I am new to this arena and looking over several posts ... I think my son and I are about to start a very interesting project.

I have had a 55 saltwater tank 15 years ago and it was more than my ocupation coould tend with, so Oscars fit well. Then I got a 75 and a pair of piranha, nice and easy to care for ... and interesting for guests.
The piranha has now passed and my son and I believe we are ready to setup a nice reef takn, with some other inhabitans.

Looking at my colloection og equipment that has collected overr the years, I realize it is time to reconsider how to achieve a stable saltwater system.
With the space I have in my basement, this seems to be a nice place for the filtration ... and also make water changes pretty easy.

I am looking to setup a 55 for out of site filtration, with an additional 30 for extra cappacity ... or visa versa.
The cost of some of this equipment is more than I was expecting, and seen lots of DIY projects.
As I read these posts, I am now looking to do as much as I can with minimal expence.

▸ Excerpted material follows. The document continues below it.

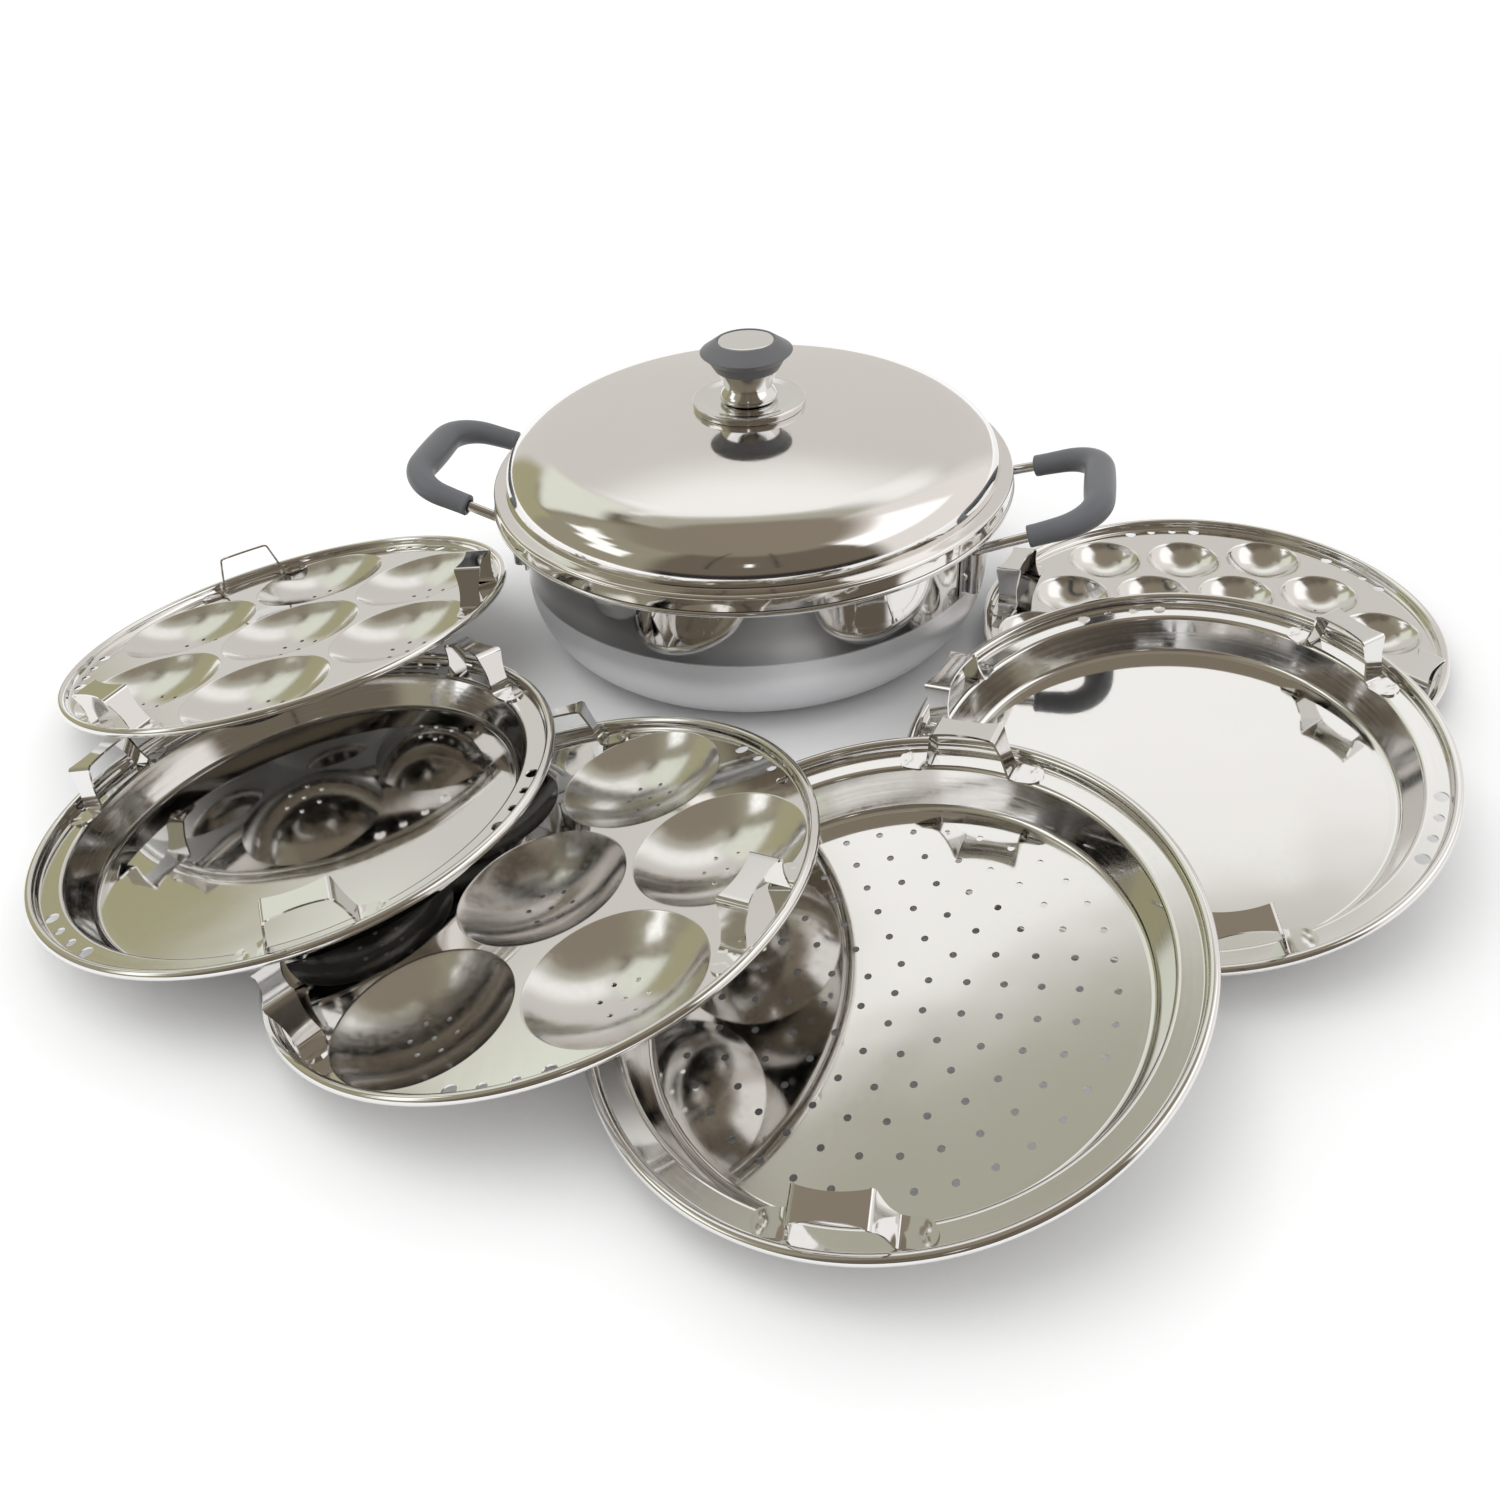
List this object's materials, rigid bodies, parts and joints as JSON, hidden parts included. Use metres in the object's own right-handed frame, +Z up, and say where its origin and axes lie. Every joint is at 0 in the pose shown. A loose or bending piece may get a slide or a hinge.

There are a number of concerns with the placement of the sump/ref ... about 25' away, and roughly 12' below the display tank.
This makes me question the flow capacity for both overflow and return ... and what pump(s) mayl be needed to push water that far.
Looking at a DIY overflow box ... and the leftover HOB bio filters that have collected.I am going to try to fabricate a few of these old leftoves with hopes to axe some expence right up front.

This is going to be an interesting project and will take notes and photos to share.
If there are recomendations and/or cautions that need to be takes, I am all ears and always looking for good advise.


----------